Set down exactly the lines in the records below that run from the line with "Reconstruct the object" to the line with "of the base.", inclusive, and nothing more.

▶ _Excerpted data_
•••••

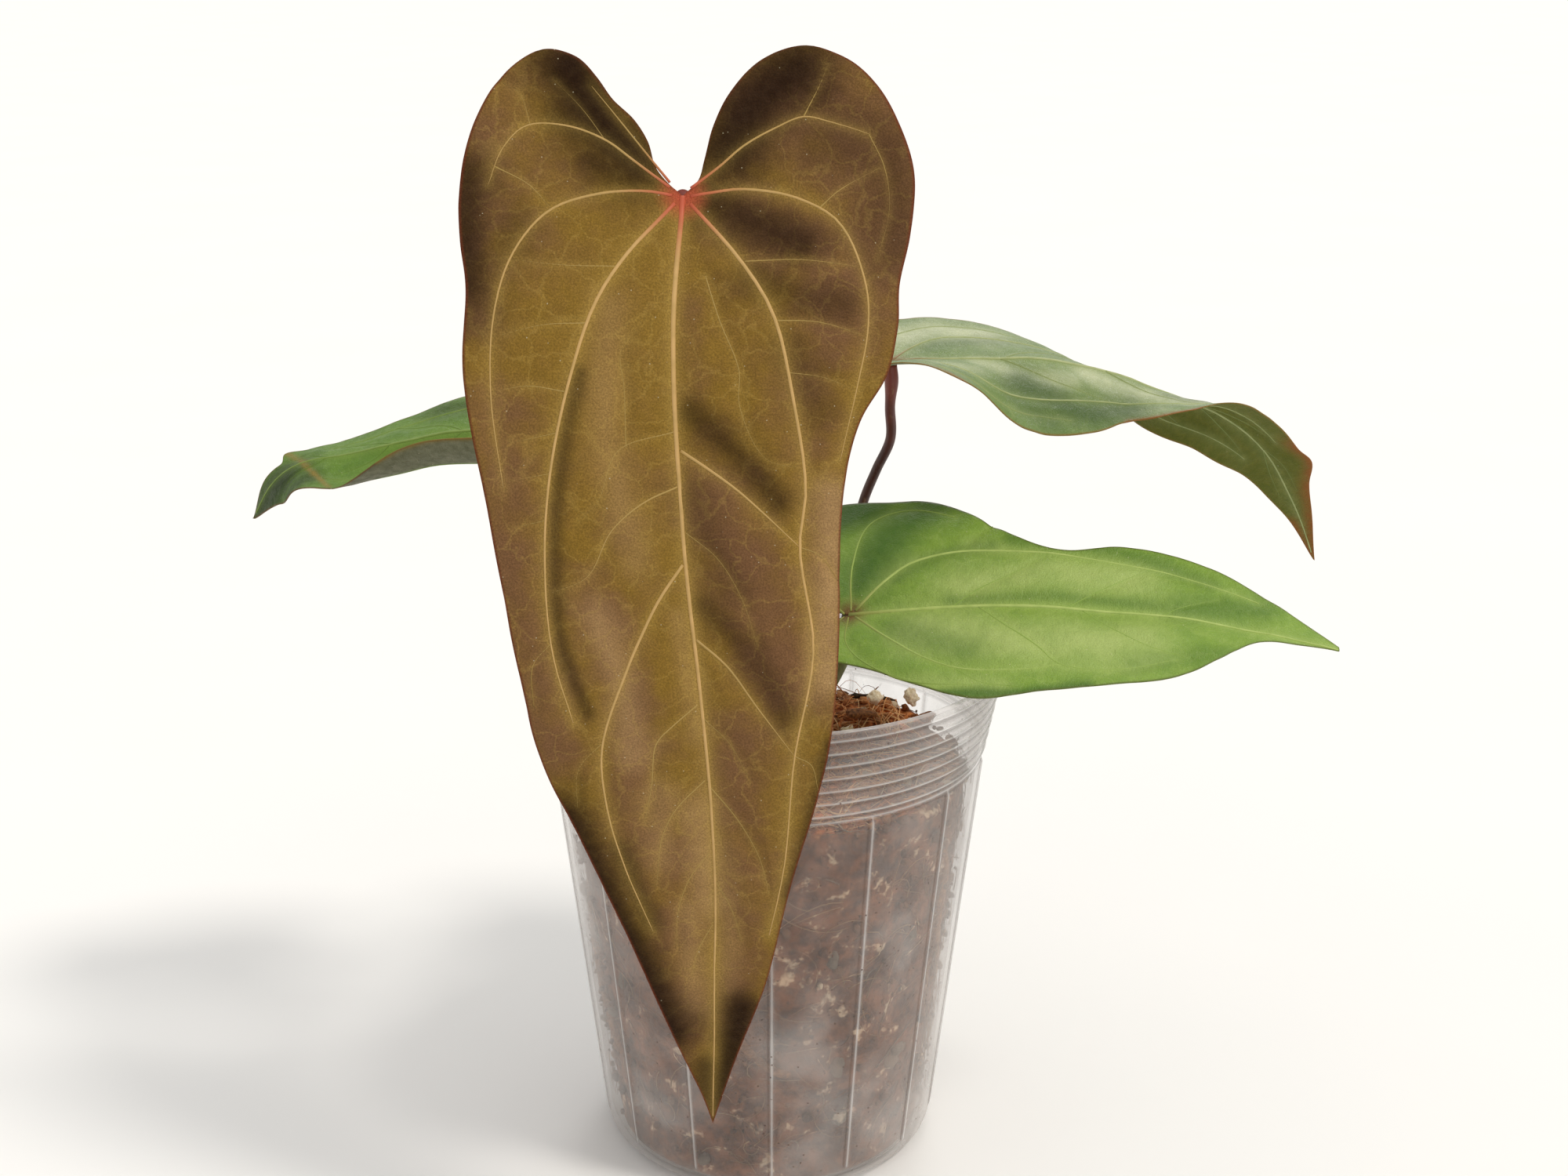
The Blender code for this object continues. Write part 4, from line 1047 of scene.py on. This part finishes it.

•••••

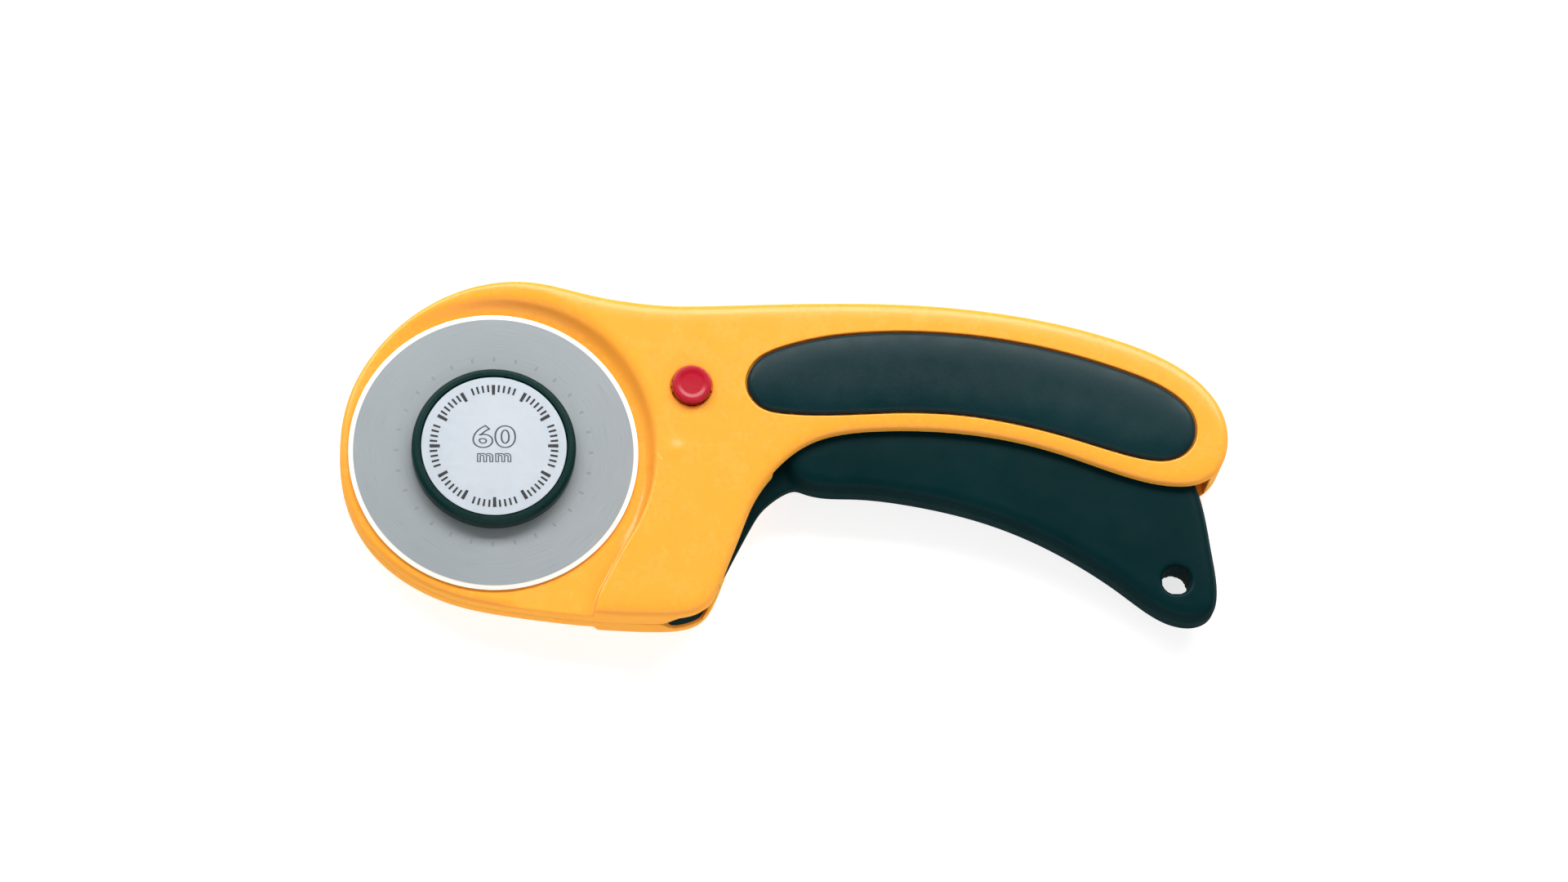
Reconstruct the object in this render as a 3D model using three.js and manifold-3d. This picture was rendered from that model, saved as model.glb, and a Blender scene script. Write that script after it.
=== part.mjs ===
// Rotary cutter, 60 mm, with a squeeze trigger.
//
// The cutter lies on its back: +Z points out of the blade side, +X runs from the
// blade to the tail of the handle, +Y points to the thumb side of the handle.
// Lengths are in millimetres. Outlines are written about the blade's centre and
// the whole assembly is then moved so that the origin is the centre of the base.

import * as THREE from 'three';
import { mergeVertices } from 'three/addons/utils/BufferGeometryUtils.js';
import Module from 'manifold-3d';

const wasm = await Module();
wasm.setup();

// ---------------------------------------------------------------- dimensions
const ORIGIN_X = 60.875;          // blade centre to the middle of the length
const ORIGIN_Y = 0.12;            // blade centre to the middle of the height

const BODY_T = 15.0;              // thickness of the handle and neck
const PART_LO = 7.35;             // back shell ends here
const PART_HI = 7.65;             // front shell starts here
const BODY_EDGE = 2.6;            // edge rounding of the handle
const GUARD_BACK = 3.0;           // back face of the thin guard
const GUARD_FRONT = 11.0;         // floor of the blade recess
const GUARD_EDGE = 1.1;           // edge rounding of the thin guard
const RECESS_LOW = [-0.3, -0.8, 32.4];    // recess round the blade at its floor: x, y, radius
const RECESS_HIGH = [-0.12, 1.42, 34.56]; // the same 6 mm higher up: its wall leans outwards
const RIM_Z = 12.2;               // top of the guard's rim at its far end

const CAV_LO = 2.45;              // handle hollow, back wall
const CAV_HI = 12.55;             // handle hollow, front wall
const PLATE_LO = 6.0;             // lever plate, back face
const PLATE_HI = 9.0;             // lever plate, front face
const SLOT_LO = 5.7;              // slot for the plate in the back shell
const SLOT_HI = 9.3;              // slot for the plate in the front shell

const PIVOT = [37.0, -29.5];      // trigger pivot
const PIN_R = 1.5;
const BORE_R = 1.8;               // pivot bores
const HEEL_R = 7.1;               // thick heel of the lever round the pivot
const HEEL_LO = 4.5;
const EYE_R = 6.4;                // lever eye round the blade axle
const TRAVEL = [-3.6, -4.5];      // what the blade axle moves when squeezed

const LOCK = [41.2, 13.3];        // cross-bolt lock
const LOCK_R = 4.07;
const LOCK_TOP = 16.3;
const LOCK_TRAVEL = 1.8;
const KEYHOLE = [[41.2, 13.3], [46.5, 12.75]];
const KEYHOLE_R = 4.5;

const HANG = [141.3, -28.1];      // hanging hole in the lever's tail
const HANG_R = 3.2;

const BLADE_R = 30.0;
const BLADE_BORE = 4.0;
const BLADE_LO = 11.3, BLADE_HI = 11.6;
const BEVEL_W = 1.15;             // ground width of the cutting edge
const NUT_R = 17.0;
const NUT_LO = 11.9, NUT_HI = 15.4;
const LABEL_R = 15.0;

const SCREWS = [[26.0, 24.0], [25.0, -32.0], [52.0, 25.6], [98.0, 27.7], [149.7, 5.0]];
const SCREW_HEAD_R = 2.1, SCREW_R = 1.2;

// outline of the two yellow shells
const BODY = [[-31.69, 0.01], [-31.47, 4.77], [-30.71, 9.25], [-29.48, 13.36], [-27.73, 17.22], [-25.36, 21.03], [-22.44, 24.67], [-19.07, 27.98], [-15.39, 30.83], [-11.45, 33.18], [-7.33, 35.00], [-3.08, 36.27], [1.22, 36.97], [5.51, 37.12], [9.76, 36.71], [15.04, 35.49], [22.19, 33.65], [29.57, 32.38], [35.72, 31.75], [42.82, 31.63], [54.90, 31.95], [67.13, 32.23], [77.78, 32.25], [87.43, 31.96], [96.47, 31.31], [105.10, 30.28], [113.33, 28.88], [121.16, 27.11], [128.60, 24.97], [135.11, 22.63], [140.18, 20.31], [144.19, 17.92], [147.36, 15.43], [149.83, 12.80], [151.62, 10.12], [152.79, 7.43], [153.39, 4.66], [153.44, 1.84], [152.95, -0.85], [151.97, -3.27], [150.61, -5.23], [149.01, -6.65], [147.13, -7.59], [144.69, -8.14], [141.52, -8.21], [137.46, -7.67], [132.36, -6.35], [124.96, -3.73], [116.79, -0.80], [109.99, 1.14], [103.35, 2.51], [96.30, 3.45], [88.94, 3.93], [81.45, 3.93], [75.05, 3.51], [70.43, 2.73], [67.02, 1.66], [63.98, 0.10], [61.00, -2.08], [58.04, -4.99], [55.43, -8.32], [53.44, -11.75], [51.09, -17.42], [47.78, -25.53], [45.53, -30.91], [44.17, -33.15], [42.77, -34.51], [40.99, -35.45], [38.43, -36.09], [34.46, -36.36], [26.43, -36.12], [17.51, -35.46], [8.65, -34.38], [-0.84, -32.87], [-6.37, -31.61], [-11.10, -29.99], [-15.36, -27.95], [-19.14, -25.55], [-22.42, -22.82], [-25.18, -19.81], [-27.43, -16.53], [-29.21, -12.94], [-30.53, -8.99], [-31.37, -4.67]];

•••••

▶ _Written reply_
Reconstruct the object in this render as a 3D model using three.js and manifold-3d. This picture was rendered from that model, saved as model.glb, and a Blender scene script. Write that script after it.
=== part.mjs ===
// Rotary cutter, 60 mm, with a squeeze trigger.
//
// The cutter lies on its back: +Z points out of the blade side, +X runs from the
// blade to the tail of the handle, +Y points to the thumb side of the handle.
// Lengths are in millimetres. Outlines are written about the blade's centre and
// the whole assembly is then moved so that the origin is the centre of the base.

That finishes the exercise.